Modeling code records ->
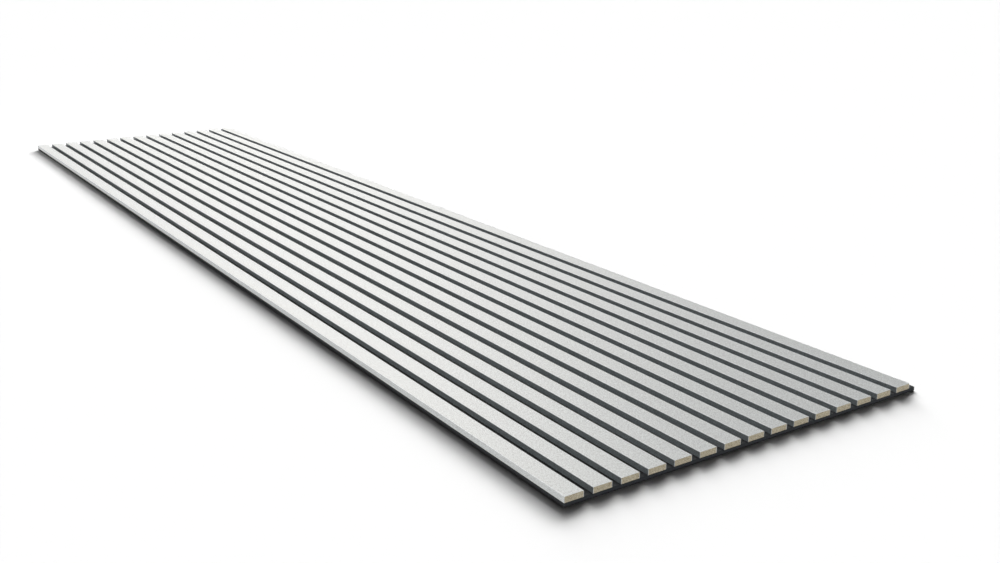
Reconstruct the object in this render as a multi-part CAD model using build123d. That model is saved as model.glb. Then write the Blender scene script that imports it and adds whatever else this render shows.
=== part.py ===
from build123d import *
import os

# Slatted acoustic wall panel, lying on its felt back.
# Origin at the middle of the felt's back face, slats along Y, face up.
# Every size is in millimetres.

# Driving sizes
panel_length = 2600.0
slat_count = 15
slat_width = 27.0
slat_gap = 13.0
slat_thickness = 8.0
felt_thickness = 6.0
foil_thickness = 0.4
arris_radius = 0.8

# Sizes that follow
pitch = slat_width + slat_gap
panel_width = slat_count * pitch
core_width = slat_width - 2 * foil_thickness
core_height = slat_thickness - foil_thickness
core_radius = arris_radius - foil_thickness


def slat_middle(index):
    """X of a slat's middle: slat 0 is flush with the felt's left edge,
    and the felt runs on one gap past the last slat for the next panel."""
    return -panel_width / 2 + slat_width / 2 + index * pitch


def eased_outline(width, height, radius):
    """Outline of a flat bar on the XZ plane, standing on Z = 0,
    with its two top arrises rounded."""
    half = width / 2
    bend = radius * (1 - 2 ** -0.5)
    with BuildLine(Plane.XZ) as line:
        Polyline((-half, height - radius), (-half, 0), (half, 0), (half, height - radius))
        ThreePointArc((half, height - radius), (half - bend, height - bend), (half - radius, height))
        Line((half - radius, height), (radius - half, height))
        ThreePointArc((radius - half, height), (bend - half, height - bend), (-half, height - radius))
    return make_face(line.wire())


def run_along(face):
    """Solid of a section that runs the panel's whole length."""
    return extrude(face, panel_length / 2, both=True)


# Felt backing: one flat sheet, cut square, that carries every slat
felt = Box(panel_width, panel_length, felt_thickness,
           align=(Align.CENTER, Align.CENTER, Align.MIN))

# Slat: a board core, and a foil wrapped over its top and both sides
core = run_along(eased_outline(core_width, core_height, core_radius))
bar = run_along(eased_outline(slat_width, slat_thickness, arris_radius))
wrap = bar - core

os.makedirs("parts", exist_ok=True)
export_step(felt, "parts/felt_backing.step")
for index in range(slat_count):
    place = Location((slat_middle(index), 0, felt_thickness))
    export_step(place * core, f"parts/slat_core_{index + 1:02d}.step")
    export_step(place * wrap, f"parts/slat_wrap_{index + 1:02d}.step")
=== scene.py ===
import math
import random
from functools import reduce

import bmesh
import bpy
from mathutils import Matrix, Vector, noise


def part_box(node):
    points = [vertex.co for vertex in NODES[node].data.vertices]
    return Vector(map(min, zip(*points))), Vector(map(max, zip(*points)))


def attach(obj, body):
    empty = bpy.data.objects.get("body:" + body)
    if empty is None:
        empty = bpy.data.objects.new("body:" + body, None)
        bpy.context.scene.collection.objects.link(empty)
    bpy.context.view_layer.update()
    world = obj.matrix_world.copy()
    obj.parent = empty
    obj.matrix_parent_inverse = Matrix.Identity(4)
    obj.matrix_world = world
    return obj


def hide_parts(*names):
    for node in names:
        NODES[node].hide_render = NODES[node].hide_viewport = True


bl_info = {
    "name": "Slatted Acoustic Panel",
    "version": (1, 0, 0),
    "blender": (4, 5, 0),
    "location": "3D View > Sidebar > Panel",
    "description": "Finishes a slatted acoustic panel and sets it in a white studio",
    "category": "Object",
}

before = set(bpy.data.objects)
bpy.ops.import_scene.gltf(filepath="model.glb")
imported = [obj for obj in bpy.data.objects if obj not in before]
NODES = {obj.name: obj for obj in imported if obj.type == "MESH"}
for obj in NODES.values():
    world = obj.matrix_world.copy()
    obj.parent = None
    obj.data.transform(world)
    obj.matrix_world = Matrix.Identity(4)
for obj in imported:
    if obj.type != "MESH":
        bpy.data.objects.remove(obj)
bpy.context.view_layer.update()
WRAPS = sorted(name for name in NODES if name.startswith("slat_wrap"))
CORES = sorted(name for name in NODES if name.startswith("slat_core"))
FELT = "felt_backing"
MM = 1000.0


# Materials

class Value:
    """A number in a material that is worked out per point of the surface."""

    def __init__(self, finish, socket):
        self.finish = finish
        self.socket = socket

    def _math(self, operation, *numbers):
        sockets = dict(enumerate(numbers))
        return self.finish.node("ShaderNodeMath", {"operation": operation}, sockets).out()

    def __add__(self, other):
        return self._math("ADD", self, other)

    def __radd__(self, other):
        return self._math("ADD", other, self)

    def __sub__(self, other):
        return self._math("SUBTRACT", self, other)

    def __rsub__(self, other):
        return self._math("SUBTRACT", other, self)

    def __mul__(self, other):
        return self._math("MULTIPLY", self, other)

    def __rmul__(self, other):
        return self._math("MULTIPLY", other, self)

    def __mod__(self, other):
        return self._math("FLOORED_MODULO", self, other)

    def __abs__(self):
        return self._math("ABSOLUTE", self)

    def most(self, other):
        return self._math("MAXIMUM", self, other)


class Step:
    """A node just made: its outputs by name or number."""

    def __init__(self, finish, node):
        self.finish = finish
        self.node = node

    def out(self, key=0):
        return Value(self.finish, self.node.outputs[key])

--

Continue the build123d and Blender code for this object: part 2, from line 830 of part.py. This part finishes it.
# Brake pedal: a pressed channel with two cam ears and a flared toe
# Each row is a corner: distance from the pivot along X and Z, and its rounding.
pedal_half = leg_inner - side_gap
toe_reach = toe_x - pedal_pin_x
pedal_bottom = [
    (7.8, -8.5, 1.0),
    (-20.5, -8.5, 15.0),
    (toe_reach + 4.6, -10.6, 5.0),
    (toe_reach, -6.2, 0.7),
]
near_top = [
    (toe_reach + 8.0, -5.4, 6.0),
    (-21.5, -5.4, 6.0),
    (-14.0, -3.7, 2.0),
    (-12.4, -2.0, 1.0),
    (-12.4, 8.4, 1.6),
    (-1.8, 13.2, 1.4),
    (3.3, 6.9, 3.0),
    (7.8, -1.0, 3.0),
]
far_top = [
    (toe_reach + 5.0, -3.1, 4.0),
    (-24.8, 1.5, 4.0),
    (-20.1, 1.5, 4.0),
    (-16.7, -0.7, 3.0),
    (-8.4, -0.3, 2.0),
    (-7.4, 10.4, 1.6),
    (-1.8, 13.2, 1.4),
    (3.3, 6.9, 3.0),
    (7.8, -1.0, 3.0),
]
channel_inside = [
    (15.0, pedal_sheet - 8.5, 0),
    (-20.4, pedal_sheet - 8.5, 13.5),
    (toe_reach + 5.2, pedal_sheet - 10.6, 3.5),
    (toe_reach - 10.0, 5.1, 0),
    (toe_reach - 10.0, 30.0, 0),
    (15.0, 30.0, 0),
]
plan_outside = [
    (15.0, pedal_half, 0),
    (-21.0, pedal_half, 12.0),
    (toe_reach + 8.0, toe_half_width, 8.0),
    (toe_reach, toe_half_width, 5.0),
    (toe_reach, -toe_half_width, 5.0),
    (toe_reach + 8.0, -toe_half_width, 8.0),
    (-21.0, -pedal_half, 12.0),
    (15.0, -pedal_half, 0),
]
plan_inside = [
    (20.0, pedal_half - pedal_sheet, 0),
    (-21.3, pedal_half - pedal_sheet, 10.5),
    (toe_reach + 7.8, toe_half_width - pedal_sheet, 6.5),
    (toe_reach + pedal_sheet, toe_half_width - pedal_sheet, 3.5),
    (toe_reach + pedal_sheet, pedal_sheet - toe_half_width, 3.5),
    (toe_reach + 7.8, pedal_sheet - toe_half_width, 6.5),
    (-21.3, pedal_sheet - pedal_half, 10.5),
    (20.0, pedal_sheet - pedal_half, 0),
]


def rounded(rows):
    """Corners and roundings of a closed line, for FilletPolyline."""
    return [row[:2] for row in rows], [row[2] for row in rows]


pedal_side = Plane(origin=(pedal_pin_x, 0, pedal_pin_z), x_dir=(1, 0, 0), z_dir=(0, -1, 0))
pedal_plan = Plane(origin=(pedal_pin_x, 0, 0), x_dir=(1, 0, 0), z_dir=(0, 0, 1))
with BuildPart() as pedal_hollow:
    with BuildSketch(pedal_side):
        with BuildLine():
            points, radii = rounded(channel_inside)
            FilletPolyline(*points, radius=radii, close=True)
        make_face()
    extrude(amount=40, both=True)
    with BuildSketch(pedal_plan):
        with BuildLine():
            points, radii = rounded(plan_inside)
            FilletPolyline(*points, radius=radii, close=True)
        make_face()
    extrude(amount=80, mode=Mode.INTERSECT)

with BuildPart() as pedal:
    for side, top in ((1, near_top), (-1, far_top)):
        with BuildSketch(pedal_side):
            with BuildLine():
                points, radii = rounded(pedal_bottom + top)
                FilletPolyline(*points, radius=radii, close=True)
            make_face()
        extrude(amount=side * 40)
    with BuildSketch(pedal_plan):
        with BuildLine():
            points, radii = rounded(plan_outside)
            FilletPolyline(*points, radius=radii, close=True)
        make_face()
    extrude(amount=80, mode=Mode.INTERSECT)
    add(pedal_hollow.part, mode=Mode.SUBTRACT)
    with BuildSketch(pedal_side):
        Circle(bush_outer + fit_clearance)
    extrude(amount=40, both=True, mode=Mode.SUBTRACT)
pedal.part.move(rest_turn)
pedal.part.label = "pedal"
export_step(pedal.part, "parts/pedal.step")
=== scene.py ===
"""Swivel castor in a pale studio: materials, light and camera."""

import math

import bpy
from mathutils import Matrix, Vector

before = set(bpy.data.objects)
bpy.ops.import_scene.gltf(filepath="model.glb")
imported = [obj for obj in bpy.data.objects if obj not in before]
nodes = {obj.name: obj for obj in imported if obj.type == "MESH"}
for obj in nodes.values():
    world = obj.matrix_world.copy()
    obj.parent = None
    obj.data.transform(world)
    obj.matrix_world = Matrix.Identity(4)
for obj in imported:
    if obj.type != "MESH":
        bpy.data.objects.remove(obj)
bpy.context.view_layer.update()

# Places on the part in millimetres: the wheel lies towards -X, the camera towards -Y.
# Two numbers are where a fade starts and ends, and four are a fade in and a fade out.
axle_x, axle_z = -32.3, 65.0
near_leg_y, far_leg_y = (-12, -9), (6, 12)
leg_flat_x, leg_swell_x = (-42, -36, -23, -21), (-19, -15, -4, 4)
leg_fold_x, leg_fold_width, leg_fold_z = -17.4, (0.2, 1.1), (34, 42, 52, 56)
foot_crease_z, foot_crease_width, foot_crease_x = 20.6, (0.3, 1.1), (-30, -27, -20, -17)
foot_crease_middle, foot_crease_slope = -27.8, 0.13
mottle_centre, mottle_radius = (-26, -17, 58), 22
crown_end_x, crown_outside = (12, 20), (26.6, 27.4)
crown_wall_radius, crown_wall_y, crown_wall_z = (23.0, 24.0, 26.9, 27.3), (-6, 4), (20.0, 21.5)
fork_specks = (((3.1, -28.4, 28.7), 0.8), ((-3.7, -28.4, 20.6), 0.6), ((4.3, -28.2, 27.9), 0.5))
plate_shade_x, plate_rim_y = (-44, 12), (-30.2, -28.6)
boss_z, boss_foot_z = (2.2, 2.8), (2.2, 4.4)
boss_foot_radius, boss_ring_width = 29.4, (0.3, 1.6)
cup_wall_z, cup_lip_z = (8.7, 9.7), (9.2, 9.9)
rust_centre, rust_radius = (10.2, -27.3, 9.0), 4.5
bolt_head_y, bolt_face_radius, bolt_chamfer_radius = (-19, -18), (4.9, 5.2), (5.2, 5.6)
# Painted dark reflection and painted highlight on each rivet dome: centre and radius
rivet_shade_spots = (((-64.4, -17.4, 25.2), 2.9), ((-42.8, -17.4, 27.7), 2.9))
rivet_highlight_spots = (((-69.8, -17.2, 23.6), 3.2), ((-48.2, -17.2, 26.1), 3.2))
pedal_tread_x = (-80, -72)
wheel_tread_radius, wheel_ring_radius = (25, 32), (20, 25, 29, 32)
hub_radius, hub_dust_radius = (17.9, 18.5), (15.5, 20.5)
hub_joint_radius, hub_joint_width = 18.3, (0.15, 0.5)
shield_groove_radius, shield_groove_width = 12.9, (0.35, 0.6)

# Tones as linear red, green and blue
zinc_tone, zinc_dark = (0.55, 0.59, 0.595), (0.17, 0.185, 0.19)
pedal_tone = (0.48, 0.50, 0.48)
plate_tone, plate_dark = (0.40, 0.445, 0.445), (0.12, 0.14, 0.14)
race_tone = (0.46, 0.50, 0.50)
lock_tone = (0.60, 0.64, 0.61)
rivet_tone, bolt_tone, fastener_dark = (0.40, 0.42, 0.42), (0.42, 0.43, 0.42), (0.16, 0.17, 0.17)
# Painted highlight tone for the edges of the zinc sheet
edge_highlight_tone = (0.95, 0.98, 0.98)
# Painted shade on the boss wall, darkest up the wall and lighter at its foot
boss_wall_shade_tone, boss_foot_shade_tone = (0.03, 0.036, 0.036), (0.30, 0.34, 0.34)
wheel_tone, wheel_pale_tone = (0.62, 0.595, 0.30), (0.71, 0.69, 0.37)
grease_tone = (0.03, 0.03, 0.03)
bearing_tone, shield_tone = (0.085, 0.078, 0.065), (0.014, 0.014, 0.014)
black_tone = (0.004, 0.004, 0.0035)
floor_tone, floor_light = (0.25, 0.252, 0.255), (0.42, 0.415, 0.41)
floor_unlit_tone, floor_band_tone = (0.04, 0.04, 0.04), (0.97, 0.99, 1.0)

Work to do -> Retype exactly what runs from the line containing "# Slat: a board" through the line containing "NODES[node].hide_render = NODES[node].hide_viewport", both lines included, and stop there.

Response to the exercise ->
# Slat: a board core, and a foil wrapped over its top and both sides
core = run_along(eased_outline(core_width, core_height, core_radius))
bar = run_along(eased_outline(slat_width, slat_thickness, arris_radius))
wrap = bar - core

os.makedirs("parts", exist_ok=True)
export_step(felt, "parts/felt_backing.step")
for index in range(slat_count):
    place = Location((slat_middle(index), 0, felt_thickness))
    export_step(place * core, f"parts/slat_core_{index + 1:02d}.step")
    export_step(place * wrap, f"parts/slat_wrap_{index + 1:02d}.step")
=== scene.py ===
import math
import random
from functools import reduce

import bmesh
import bpy
from mathutils import Matrix, Vector, noise


def part_box(node):
    points = [vertex.co for vertex in NODES[node].data.vertices]
    return Vector(map(min, zip(*points))), Vector(map(max, zip(*points)))


def attach(obj, body):
    empty = bpy.data.objects.get("body:" + body)
    if empty is None:
        empty = bpy.data.objects.new("body:" + body, None)
        bpy.context.scene.collection.objects.link(empty)
    bpy.context.view_layer.update()
    world = obj.matrix_world.copy()
    obj.parent = empty
    obj.matrix_parent_inverse = Matrix.Identity(4)
    obj.matrix_world = world
    return obj


def hide_parts(*names):
    for node in names:
        NODES[node].hide_render = NODES[node].hide_viewport = True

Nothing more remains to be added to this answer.